Produce the listing below again, exactly as shown.

Source excerpt:
-=-=-=-=-
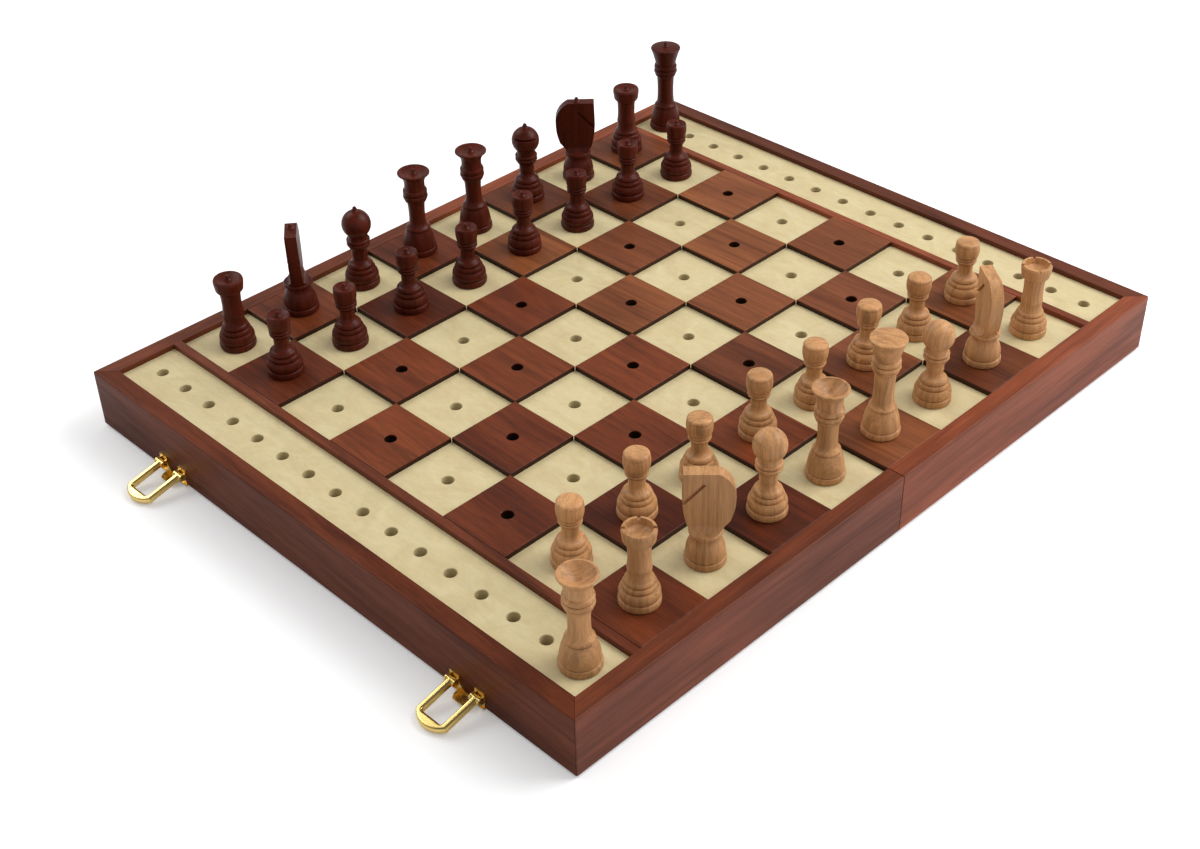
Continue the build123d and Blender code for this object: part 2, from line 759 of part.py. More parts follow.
def point(level):
    """A point that stands in the top of a dark piece, and the hole for its shank."""
    outline = [(0, -point_shank_length, 0), (point_shank_radius, -point_shank_length, 0)]
    outline += [(point_shank_radius, 0, 0), (point_radius, 0, 0), (point_radius - 0.1, 0.25, 0)]
    shoulder = point_height - point_tip_radius * 0.9
    outline += [(point_tip_radius, shoulder, -0.15)] + tip(point_tip_radius, shoulder, point_height)
    hole = rod(point_shank_radius + point_clearance, (0, 0, level - point_shank_length), (0, 0, level + 1))
    return Pos(0, 0, level) * turned(outline), hole


def playing_piece(kind, dark, facing):
    """The solids of one piece, turned to face a direction in degrees from +X."""
    if kind == "knight":
        level = knight_height
        body = turned(knight_neck_outline()) + knight_head()
    else:
        outline = outlines[kind](dark)
        level = outline[-1][1]
        body = turned(outline)
    if kind == "rook" and not dark:
        body -= rook_notches()
    if kind == "bishop":
        body -= bishop_slit()
    body += peg()
    if not dark:
        return [Rot(0, 0, facing) * body]
    pin, hole = point(level)
    return [Rot(0, 0, facing) * (body - hole), pin]


# Where the pieces stand, and which way they face in degrees from +X
outlines = {"pawn": pawn, "bishop": bishop, "rook": rook, "queen": queen, "king": king}
back_rank = ["rook", "knight", "bishop", "queen", "king", "bishop", "knight", "rook"]
towards_dark, towards_light = 90, -90
light_facing = {1: 134, 6: 52}
dark_facing = {1: 232, 2: 45, 5: -135, 6: -44}


def army(colour, kinds, main_row, pawn_row, ahead, facing):
    """One player's sixteen pieces: name, kind, whether dark, foot and direction."""
    dark = colour == "dark"
    for file, kind in enumerate(kinds):
        letter = "abcdefgh"[file]
        turn = facing.get(file, ahead)
        yield f"{colour}_{kind}_{letter}{main_row + 1}", kind, dark, foot_on_square(file, main_row), turn
        yield f"{colour}_pawn_{letter}{pawn_row + 1}", "pawn", dark, foot_on_square(file, pawn_row), ahead


def piece_places():
    """Every piece's name, kind, whether it is dark, its foot and its direction."""
    queens = ["queen" if kind == "king" else kind for kind in back_rank]
    yield from army("light", back_rank, 0, 1, towards_dark, light_facing)
    yield from army("dark", queens, ranks - 1, ranks - 2, towards_light, dark_facing)
    yield "light_queen_spare", "queen", False, (*strip_hole(-1, strip_holes - 1), panel_top), towards_dark
    yield "dark_king", "king", True, (*strip_hole(1, 0), panel_top), towards_light


def foot_on_square(file, rank):
    x, y = square_middle(file, rank)
    return x, y, rail_height if is_dark(file, rank) else panel_top


def build_board():
    for side, half in ((-1, "left"), (1, "right")):
        save(f"{half}_front_rail", side_rail(side, -1))
        save(f"{half}_back_rail", side_rail(side, 1))
        save(f"{half}_end_rail", end_rail(side))
        save(f"{half}_middle_rail", middle_rail(side))
        save(f"{half}_panel", panel(side))
        save(f"{half}_dark_squares", dark_squares(side))
        save(f"{half}_divider_slat", divider_slat(side))
        save(f"hinge_leaves_{half}", [hinge_leaf(side, y) for y in hinge_places()])
        save(f"hinge_screws_{half}", hinge_screws(side))
    save("hinge_pins", [hinge_pin(y) for y in hinge_places()])


def build_clasps():
    front, back = clasp_places()
    save("clasp_plates", [clasp_plate(front), clasp_plate(back)])
    save("clasp_nails", wall_nails(-1))
    save("clasp_loop_front", clasp_loop(front))
    save("clasp_loop_back", clasp_loop(back))
    save("catch_plates", [catch_plate(front), catch_plate(back)])
    save("catch_nails", wall_nails(1))


def build_pieces():
    for name, kind, dark, foot, facing in piece_places():
        save(name, [Pos(*foot) * solid for solid in playing_piece(kind, dark, facing)])


build_board()
build_clasps()
build_pieces()
print(f"board {2 * half_length:.1f} x {2 * half_width:.1f} x {rail_height:.1f}")
print(f"loops rest {rest_angle:.2f} degrees down and shut {loop_closed_angle - rest_angle:.2f} further down")
print(f"loop pivots at x {-half_length - pivot_reach:.2f}, catch hooks at z {catch_hook_height():.2f}")
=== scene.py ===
"""Finishes a folding tactile chess set: woods, brass, soft-edged squares and a photo studio.

Everything is in metres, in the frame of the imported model: the middle of the open board is the
origin, +X runs towards the catches, +Y towards the dark pieces and +Z up.
"""
import math
import random

import bmesh
import bpy
from mathutils import Matrix, Vector


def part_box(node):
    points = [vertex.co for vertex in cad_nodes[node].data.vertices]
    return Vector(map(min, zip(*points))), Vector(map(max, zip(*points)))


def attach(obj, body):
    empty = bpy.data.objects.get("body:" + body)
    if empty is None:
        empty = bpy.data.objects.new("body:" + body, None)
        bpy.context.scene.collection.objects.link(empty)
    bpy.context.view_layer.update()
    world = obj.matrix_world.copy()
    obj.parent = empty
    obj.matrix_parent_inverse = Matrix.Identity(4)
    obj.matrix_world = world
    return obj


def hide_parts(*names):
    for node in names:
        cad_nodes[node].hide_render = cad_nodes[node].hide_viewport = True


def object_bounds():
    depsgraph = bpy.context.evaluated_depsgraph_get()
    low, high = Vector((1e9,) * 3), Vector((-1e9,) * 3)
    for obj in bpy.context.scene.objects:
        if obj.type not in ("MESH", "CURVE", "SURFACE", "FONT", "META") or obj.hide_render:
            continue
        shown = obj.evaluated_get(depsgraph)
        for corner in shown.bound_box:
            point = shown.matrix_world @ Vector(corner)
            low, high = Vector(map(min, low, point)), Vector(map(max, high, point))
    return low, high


bl_info = {
    "name": "Tactile Chess Set",
    "version": (1, 0, 0),
    "blender": (4, 5, 0),
    "location": "3D Viewport > Sidebar > Chess Set",
    "description": "Woods, brass, raised squares and a studio for a folding tactile chess set",
    "category": "Object",
}

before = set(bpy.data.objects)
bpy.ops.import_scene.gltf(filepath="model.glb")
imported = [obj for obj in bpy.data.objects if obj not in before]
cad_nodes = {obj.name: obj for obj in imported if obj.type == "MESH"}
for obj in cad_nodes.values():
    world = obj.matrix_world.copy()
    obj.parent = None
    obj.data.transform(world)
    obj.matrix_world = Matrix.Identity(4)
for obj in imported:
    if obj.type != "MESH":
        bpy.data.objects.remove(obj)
cad_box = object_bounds()
MM = 0.001
HALVES = ("left", "right")
FILES_PER_HALF = 4
RANKS = 8
VARNISH_IOR = 1.45
SIDE_SHADE_AND_SEAM_TONE = 0.20  # tone of the painted shade on a square's cut sides, and of the dark joints in the mitred seams
WHITE = (1.0, 1.0, 1.0, 1.0)
TILE_CHANCE = "tile_chance"  # the attribute with each raised square's random numbers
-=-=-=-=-
Response to this exercise:
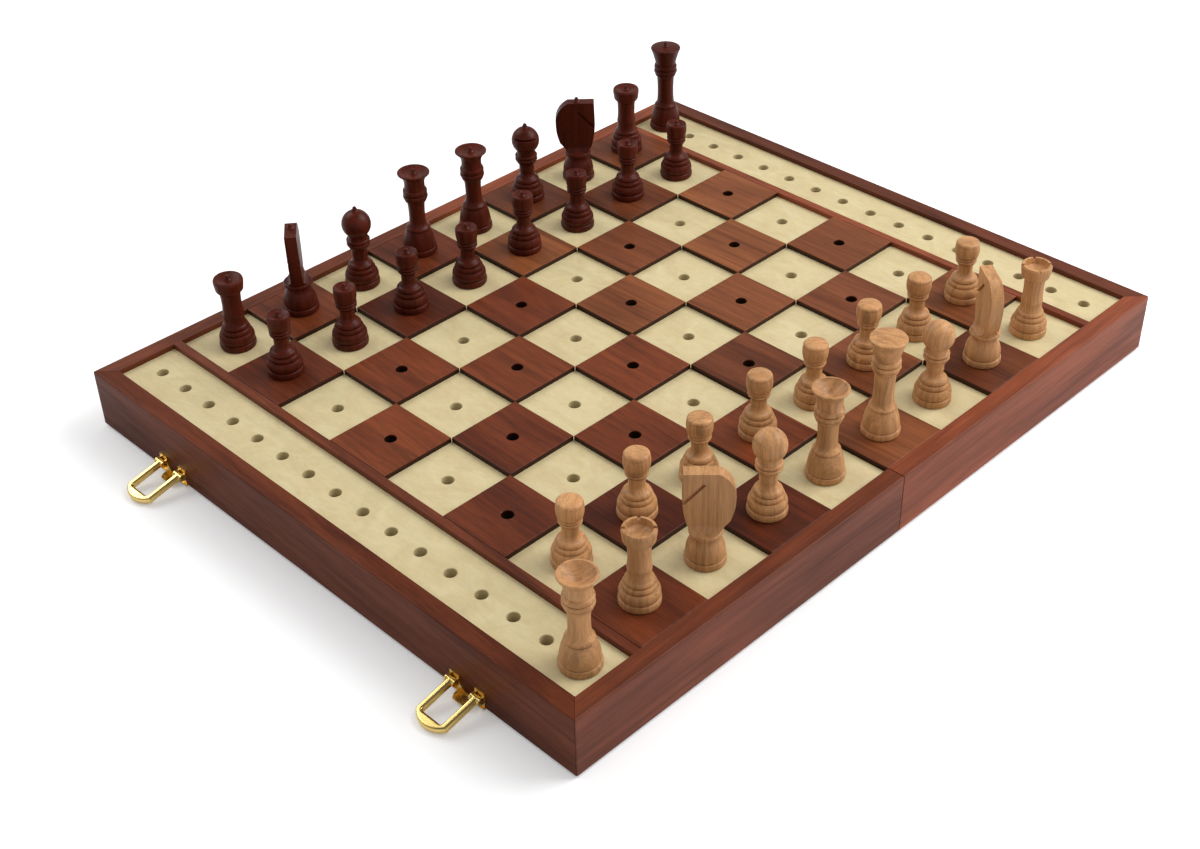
Continue the build123d and Blender code for this object: part 2, from line 759 of part.py. More parts follow.
def point(level):
    """A point that stands in the top of a dark piece, and the hole for its shank."""
    outline = [(0, -point_shank_length, 0), (point_shank_radius, -point_shank_length, 0)]
    outline += [(point_shank_radius, 0, 0), (point_radius, 0, 0), (point_radius - 0.1, 0.25, 0)]
    shoulder = point_height - point_tip_radius * 0.9
    outline += [(point_tip_radius, shoulder, -0.15)] + tip(point_tip_radius, shoulder, point_height)
    hole = rod(point_shank_radius + point_clearance, (0, 0, level - point_shank_length), (0, 0, level + 1))
    return Pos(0, 0, level) * turned(outline), hole


def playing_piece(kind, dark, facing):
    """The solids of one piece, turned to face a direction in degrees from +X."""
    if kind == "knight":
        level = knight_height
        body = turned(knight_neck_outline()) + knight_head()
    else:
        outline = outlines[kind](dark)
        level = outline[-1][1]
        body = turned(outline)
    if kind == "rook" and not dark:
        body -= rook_notches()
    if kind == "bishop":
        body -= bishop_slit()
    body += peg()
    if not dark:
        return [Rot(0, 0, facing) * body]
    pin, hole = point(level)
    return [Rot(0, 0, facing) * (body - hole), pin]


# Where the pieces stand, and which way they face in degrees from +X
outlines = {"pawn": pawn, "bishop": bishop, "rook": rook, "queen": queen, "king": king}
back_rank = ["rook", "knight", "bishop", "queen", "king", "bishop", "knight", "rook"]
towards_dark, towards_light = 90, -90
light_facing = {1: 134, 6: 52}
dark_facing = {1: 232, 2: 45, 5: -135, 6: -44}


def army(colour, kinds, main_row, pawn_row, ahead, facing):
    """One player's sixteen pieces: name, kind, whether dark, foot and direction."""
    dark = colour == "dark"
    for file, kind in enumerate(kinds):
        letter = "abcdefgh"[file]
        turn = facing.get(file, ahead)
        yield f"{colour}_{kind}_{letter}{main_row + 1}", kind, dark, foot_on_square(file, main_row), turn
        yield f"{colour}_pawn_{letter}{pawn_row + 1}", "pawn", dark, foot_on_square(file, pawn_row), ahead


def piece_places():
    """Every piece's name, kind, whether it is dark, its foot and its direction."""
    queens = ["queen" if kind == "king" else kind for kind in back_rank]
    yield from army("light", back_rank, 0, 1, towards_dark, light_facing)
    yield from army("dark", queens, ranks - 1, ranks - 2, towards_light, dark_facing)
    yield "light_queen_spare", "queen", False, (*strip_hole(-1, strip_holes - 1), panel_top), towards_dark
    yield "dark_king", "king", True, (*strip_hole(1, 0), panel_top), towards_light


def foot_on_square(file, rank):
    x, y = square_middle(file, rank)
    return x, y, rail_height if is_dark(file, rank) else panel_top


def build_board():
    for side, half in ((-1, "left"), (1, "right")):
        save(f"{half}_front_rail", side_rail(side, -1))
        save(f"{half}_back_rail", side_rail(side, 1))
        save(f"{half}_end_rail", end_rail(side))
        save(f"{half}_middle_rail", middle_rail(side))
        save(f"{half}_panel", panel(side))
        save(f"{half}_dark_squares", dark_squares(side))
        save(f"{half}_divider_slat", divider_slat(side))
        save(f"hinge_leaves_{half}", [hinge_leaf(side, y) for y in hinge_places()])
        save(f"hinge_screws_{half}", hinge_screws(side))
    save("hinge_pins", [hinge_pin(y) for y in hinge_places()])


def build_clasps():
    front, back = clasp_places()
    save("clasp_plates", [clasp_plate(front), clasp_plate(back)])
    save("clasp_nails", wall_nails(-1))
    save("clasp_loop_front", clasp_loop(front))
    save("clasp_loop_back", clasp_loop(back))
    save("catch_plates", [catch_plate(front), catch_plate(back)])
    save("catch_nails", wall_nails(1))


def build_pieces():
    for name, kind, dark, foot, facing in piece_places():
        save(name, [Pos(*foot) * solid for solid in playing_piece(kind, dark, facing)])


build_board()
build_clasps()
build_pieces()
print(f"board {2 * half_length:.1f} x {2 * half_width:.1f} x {rail_height:.1f}")
print(f"loops rest {rest_angle:.2f} degrees down and shut {loop_closed_angle - rest_angle:.2f} further down")
print(f"loop pivots at x {-half_length - pivot_reach:.2f}, catch hooks at z {catch_hook_height():.2f}")
=== scene.py ===
"""Finishes a folding tactile chess set: woods, brass, soft-edged squares and a photo studio.

Everything is in metres, in the frame of the imported model: the middle of the open board is the
origin, +X runs towards the catches, +Y towards the dark pieces and +Z up.
"""
import math
import random

import bmesh
import bpy
from mathutils import Matrix, Vector


def part_box(node):
    points = [vertex.co for vertex in cad_nodes[node].data.vertices]
    return Vector(map(min, zip(*points))), Vector(map(max, zip(*points)))


def attach(obj, body):
    empty = bpy.data.objects.get("body:" + body)
    if empty is None:
        empty = bpy.data.objects.new("body:" + body, None)
        bpy.context.scene.collection.objects.link(empty)
    bpy.context.view_layer.update()
    world = obj.matrix_world.copy()
    obj.parent = empty
    obj.matrix_parent_inverse = Matrix.Identity(4)
    obj.matrix_world = world
    return obj


def hide_parts(*names):
    for node in names:
        cad_nodes[node].hide_render = cad_nodes[node].hide_viewport = True


def object_bounds():
    depsgraph = bpy.context.evaluated_depsgraph_get()
    low, high = Vector((1e9,) * 3), Vector((-1e9,) * 3)
    for obj in bpy.context.scene.objects:
        if obj.type not in ("MESH", "CURVE", "SURFACE", "FONT", "META") or obj.hide_render:
            continue
        shown = obj.evaluated_get(depsgraph)
        for corner in shown.bound_box:
            point = shown.matrix_world @ Vector(corner)
            low, high = Vector(map(min, low, point)), Vector(map(max, high, point))
    return low, high


bl_info = {
    "name": "Tactile Chess Set",
    "version": (1, 0, 0),
    "blender": (4, 5, 0),
    "location": "3D Viewport > Sidebar > Chess Set",
    "description": "Woods, brass, raised squares and a studio for a folding tactile chess set",
    "category": "Object",
}

before = set(bpy.data.objects)
bpy.ops.import_scene.gltf(filepath="model.glb")
imported = [obj for obj in bpy.data.objects if obj not in before]
cad_nodes = {obj.name: obj for obj in imported if obj.type == "MESH"}
for obj in cad_nodes.values():
    world = obj.matrix_world.copy()
    obj.parent = None
    obj.data.transform(world)
    obj.matrix_world = Matrix.Identity(4)
for obj in imported:
    if obj.type != "MESH":
        bpy.data.objects.remove(obj)
cad_box = object_bounds()
MM = 0.001
HALVES = ("left", "right")
FILES_PER_HALF = 4
RANKS = 8
VARNISH_IOR = 1.45
SIDE_SHADE_AND_SEAM_TONE = 0.20  # tone of the painted shade on a square's cut sides, and of the dark joints in the mitred seams
WHITE = (1.0, 1.0, 1.0, 1.0)
TILE_CHANCE = "tile_chance"  # the attribute with each raised square's random numbers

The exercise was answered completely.